Decentralized financial services (DeFi) could complement or partially replace traditional banking services, making financial services more democratic and affordable. Blockchain-based systems enable automated contracts, transparent lending, and new forms of value transfer that are faster and cheaper.
For businesses and institutions, cryptocurrencies offer additional benefits, such as facilitating cross-border payments, improving supply chain traceability, and enabling the digitalization of assets.
Future visions imagine a world where traditional and digital financial systems work together to provide more people with access to secure, fast, and fair financial services.
10. Conclusion: What You Should Know About Cryptocurrencies
Cryptocurrencies are digital currencies based on blockchain technology that enable secure, decentralized digital transactions. With wallets, you manage your private keys and have full control over your digital money.
Bitcoin, the most well-known cryptocurrency, serves as the foundation of the industry and has established itself as digital gold. New cryptocurrencies are created through mining and innovative projects.
Cryptocurrencies offer many opportunities but also carry risks. Those who educate themselves and act with caution can benefit from this technology, which is set to reshape the financial system.
Over time, more people, businesses, and governments will engage with cryptocurrencies, leveraging their advantages and preparing for an increasingly digital financial world. Education and understanding are key to using this revolutionary technology safely and effectively.
FAQ
What is a cryptocurrency in simple terms?

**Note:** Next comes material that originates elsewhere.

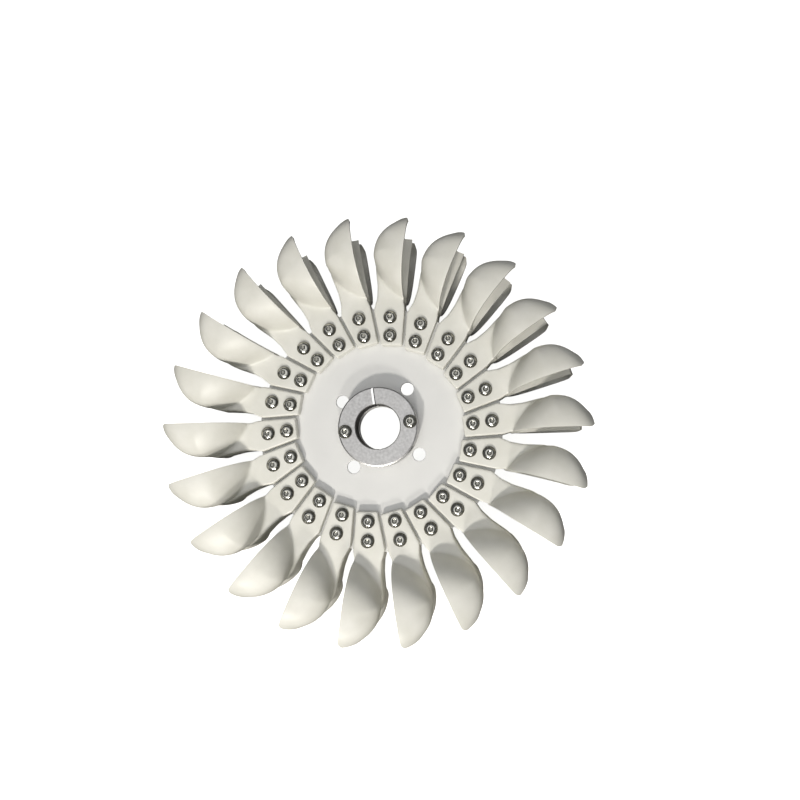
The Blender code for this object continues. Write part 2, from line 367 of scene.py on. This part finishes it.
def bucketMesh():
    form = bucketForm()
    print("bucket form:", triangles(form), "triangles")
    cutAway(form, aboveMouth())
    for mirror in (1, -1):
        cutAway(form, halfCup("hollow", cup["wall"], cup["hollowRaised"], mirror))
    cutAway(form, notchWedge())
    slotHalf = wheel["plateHalf"] + wheel["gap"]
    slotRadius, slotSteps = plate["radius"] + wheel["gap"], 256
    profile = [(slotRadius, -slotHalf), (slotRadius, slotHalf)]
    slot = turnedRing("slot", profile, slotSteps, closed=False)
    slot.data.transform(Matrix.Translation((-wheel["screwLine"], 0.0, 0.0)))
    cutAway(form, slot)
    form.data.transform(Matrix.Translation((wheel["screwLine"], 0.0, 0.0)))
    smoothShading(form, finish["sharp"])
    mesh = form.data
    print("bucket:", triangles(form), "triangles")
    bpy.data.objects.remove(form)
    return mesh


def makeBuckets():
    mesh = bucketMesh()
    made = []
    for number in range(wheel["buckets"]):
        copy = mesh.copy()
        copy.transform(Matrix.Rotation(-number * pitch, 4, "Z"))
        bucket = linkMesh(f"moulded_bucket_{number + 1:02d}", copy)
        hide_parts(f"bucket_{number + 1:02d}")
        made.append(bucket)
    return made


plate = {
    "radius": 0.081,
    "bore": 0.0145,
    "holeCircle": 0.0313,
    "holeRadius": 0.0043,
    "holeStart": 55.9,      # degrees, then every 90
    "countersink": (0.0016, 0.0045),   # at the back of the holes: width and depth
    "chamfer": 0.0003,
    "sharp": 25,            # degrees, as in finish
}


def holeCutter(low, high, centre):
    # a cylinder that widens to a countersink at the back and to a chamfer at the front
    over, steps = wheel["cutOver"], 48
    radius, chamfer = plate["holeRadius"], plate["chamfer"]
    width, depth = plate["countersink"]
    profile = [(radius + width * (1 + over / depth), low - over), (radius, low + depth),
               (radius, high - chamfer), (radius + chamfer + over, high + over)]
    return turnedRing("hole", profile, steps, centre, closed=False)


def makePlate():
    half, edge = wheel["plateHalf"], plate["chamfer"]
    outer, inner = plate["radius"], plate["bore"]
    profile = [(inner, -half + edge), (inner + edge, -half), (outer - edge, -half),
               (outer, -half + edge), (outer, half - edge), (outer - edge, half),
               (inner + edge, half), (inner, half - edge)]
    piece = turnedRing("coated_plate", profile, wheel["roundSteps"])
    for quarter in range(4):
        angle = radians(plate["holeStart"] + 90 * quarter)
        centre = (plate["holeCircle"] * cos(angle), plate["holeCircle"] * sin(angle))
        cutAway(piece, holeCutter(-half, half, centre))
    smoothShading(piece, plate["sharp"])
    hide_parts("rotor_plate")
    return piece


collar = {
    "back": 0.0033,
    "face": 0.0148,
    "radius": 0.0258,
    "bore": 0.0145,
    "chamfer": 0.0005,
    "frontBevel": (0.0008, 0.00035),   # round the face: width and depth
    "slit": 0.0019,
    "slitFacet": (0.0013, 0.0003),   # the facet along one edge of the slit, which carries a painted highlight: width and depth
    "slitAngle": 99.0,
    "screwCircle": 0.0213,
    "slitReach": (0.008, 0.030),     # from inside the bore to outside the collar
    "nick": (0.0009, 0.002, 277.0),  # in the bore's edge: radius, depth and angle
    "facetUp": (0.95, 0.995),        # how far up the slit's facet faces: between these, and 1 is level
    "sharp": 10,
}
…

A cryptocurrency is digital money. It exists only online, is based on blockchain technology, and can be transferred between people without the need for a central bank.
How do cryptocurrencies work?
Cryptocurrencies use blockchain technology—a kind of digital ledger. Transactions are stored there in a decentralized manner and secured through cryptography.
What does “crypto” mean in German?
“Crypto” comes from the Greek word meaning “hidden” or “secret.” In the context of cryptocurrencies, it refers to the encryption technology (cryptography) that underpins the system.